What could possibly go wrong?

Mismatching types to PyArg_ParseTuple

long count, i;

if (!PyArg_ParseTuple(args, "i", &count)) {
     return NULL;
}

If sizeof(long) > sizeof(int), only part of "count" will be written to.

Total lack of error-checking

PyList_New() can fail if there's not enough memory, returning NULL:

list = PyList_New(0); // BUG!

for (i = 0; i < count; i++) {
    item = PyLong_FromLong(random());
    PyList_Append(list, item); //BUG!
}

and PyList_Append(NULL, item) will then segfault the interpreter

(even if "item" is also NULL)

Total lack of error-checking: part 2

PyLong_FromLong() can fail if there's not enough memory, returning NULL:

item = PyLong_FromLong(random());  //BUG!
PyList_Append(list, item);

though in this case PyList_Append(list, NULL) will not segfault the interpreter.

(Does anyone know all of the rules for which CPython extension function arguments are safe to pass NULL to, and which aren't? More to come...)

Total lack of error-checking: part 3

PyList_Append() can fail if there's not enough memory, returning -1:

PyList_Append(list, item);

If this happens, the length of the list will be less than what the caller was expecting.

Reference leaks

item = PyLong_FromLong(random());
PyList_Append(list, item);

PyLong_FromLong() returns "a new reference" (if it succeeds)

PyList_Append() doesn't steal the reference, it adds a new one (if it succeeds).

Whether or not PyList_Append() succeeds or fails, "item" still owns a reference on the result of PyLong_FromLong (if non-NULL).

The code needs a Py_DECREF(item)

(as well as all the error checking)

Why are reference leaks bad?

The random ints will become immortal, and will not be cleaned up until the process exits, using up memory unnecessarily.

This will foul up CPython's arena allocators: entire 256KB chunks of RAM can be forced to be kept in-use just to keep a leaked object alive.

But this is a compiled language!

I got sick of tracking down references leaks by hand.

How can we automatically detect these bugs?

There are hundreds of packages within, say, Fedora 17 that link against libpython, written in a mixture of C, C++ (plus inline assembler, and even some Fortran)

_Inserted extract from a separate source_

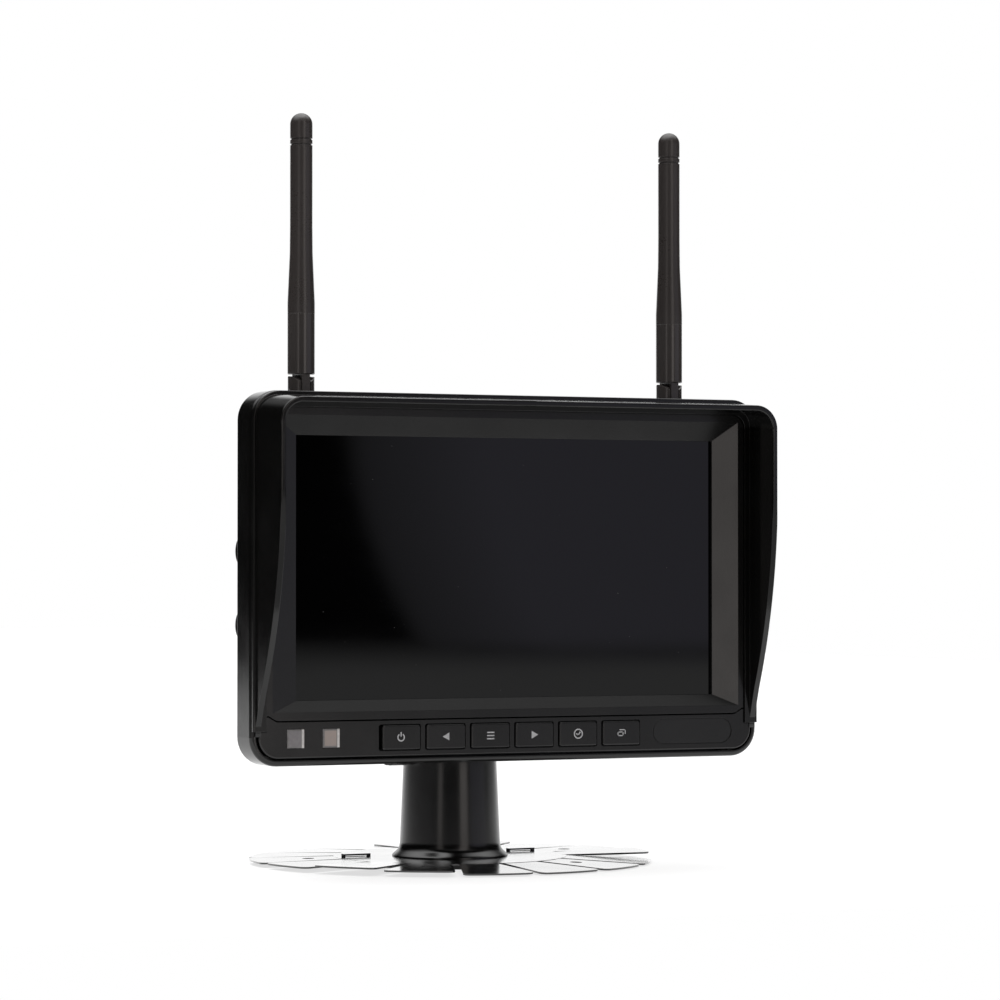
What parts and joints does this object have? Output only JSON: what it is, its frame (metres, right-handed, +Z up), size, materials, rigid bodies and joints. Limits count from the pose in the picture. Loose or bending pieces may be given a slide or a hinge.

Image source: http://hyperboleandahalf.blogspot.com/2010/06/this-is-why-ill-never-be-adult.html

Approaches to code analysis

LLVM's clang-analyzer
Sparse
CIL
Coccinelle
using a Python library to parse C
proprietary tools
GCC plugins

LLVM

LLVM's clang-analyzer

http://clang-analyzer.llvm.org/

written in C++, with a Perl driver
handles C and Objective-C only

Sparse

https://sparse.wiki.kernel.org/

written for the Linux kernel, in C
handles C only

CIL

http://cil.sourceforge.net/

See e.g. the work we did to detect errors in libvirt:

http://berrange.com/posts/2009/05/15/static-analysis-to-validate-mutex-locking-in-libvirt-using-ocaml-cil/

written in oCaml
handles C only

Coccinelle

http://coccinelle.lip6.fr/

See my experiment from November 2009 on PyArg_ParseTuple

http://dmalcolm.livejournal.com/3689.html

allows autogeneration of patches: i.e. fixing bugs, not just finding them
written in oCaml
offers some limited Python scriptability
handles C only

Using a Python library to parse C

e.g. http://code.google.com/p/pycparser/
e.g. https://launchpad.net/pyclibrary
seem to handle C only
have to build all further logic on top of them (e.g. sizes of data types?)
what about all the GCC extensions we're using?

Proprietary tools

(non-starter for Fedora: everything built using Open Source/Free Software)

GCC plugins

all our code is already going through GCC
no need to have to deal with C++, Perl, or OCaml
...but would need to be written in C

Aha! Embed Python scripting into GCC

use the same compiler we're already using
create the ability to write GCC plugins in Python
then write what we need in Python
Python scripting has been great for gdb

Embedding CPython within GCC

GCC 4.5 gained the ability to have plugins

(My plugin actually requires GCC >= 4.6 for other reasons)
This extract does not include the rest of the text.